Le Washington Post oublie de dire que, pour établir une « zone sécurisée » ou bien une « no-fly zone » pour les rebelles, il faudrait une importante intervention militaire américaine afin de détruire toutes les forces aériennes du régime. Or, cela permettrait aux djihadistes sunnites, qui sont les rebelles les plus motivés et les plus efficaces, de lancer de nouvelles offensives. Et parmi eux se trouvent d’anciens rebelles « modérés » qui ont reçu des États-Unis armes et entraînement militaire.
La principale erreur dans la stratégie d’Obama a été de ne pas vouloir s’engager dans un échange de concessions avec le régime d’Assad et ses alliés iraniens. Lors de la dernière série de négociations, l’an dernier, la pression des néoconservateurs sur Washington a obligé le Secrétaire d’État, John Kerry, à exclure l’Iran et a transformé les « négociations » en une nouvelle série d’exigences que Bachar al-Assad et ses partisans capitulent.
À l’heure où l’Arabie saoudite et d’autres états sunnites radicaux fournissent aux troupes d’Al-Qaïda des missiles TOW à haute précision et d’autres armes américaines sophistiquées, une issue politique à la guerre civile syrienne semble de plus en plus improbable. Même si le régime d’Assad et les soi-disant « modérés » trouvaient un accord, pourquoi les extrémistes sunnites bien armés et bien payés l’accepteraient-ils ?
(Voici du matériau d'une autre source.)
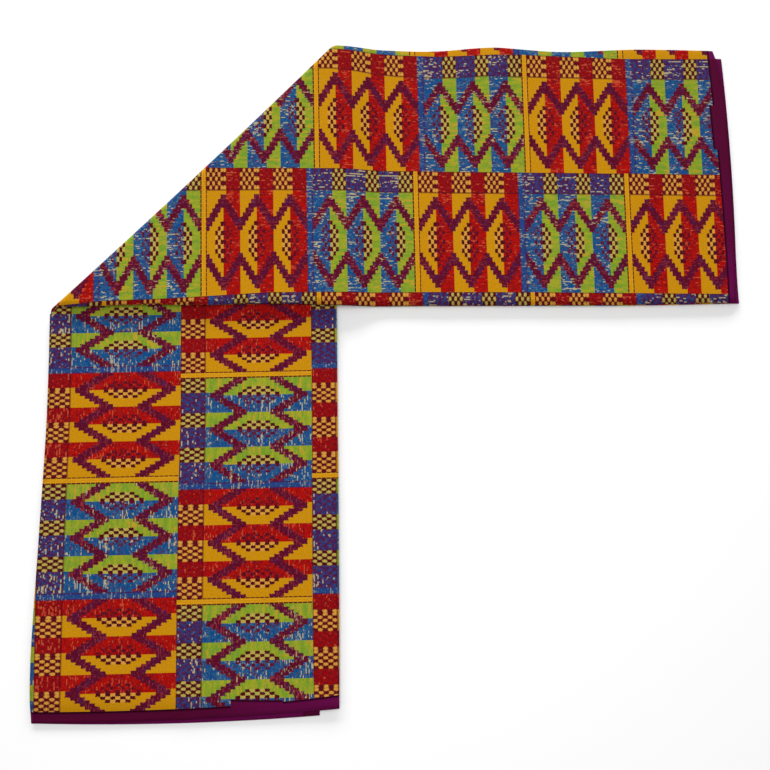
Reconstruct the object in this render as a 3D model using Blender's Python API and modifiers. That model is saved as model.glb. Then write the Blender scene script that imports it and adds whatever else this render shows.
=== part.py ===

Et comme Israël rappelle que son objectif premier est de renverser Assad et, par là-même de répliquer à l’Iran - même si cela doit signifier une victoire d’Al-Qaïda ou de l’État islamique - les cercles d’opinion politico-médiatiques américains continueront à marteler qu’ « Assad doit partir ». Mais ce qui semble surtout préoccuper Washington en ce moment, c’est de s’assurer que - en cas de victoire d’Al-Qaïda ou de l’État islamique - ce soit Obama qui soit tenu pour responsable.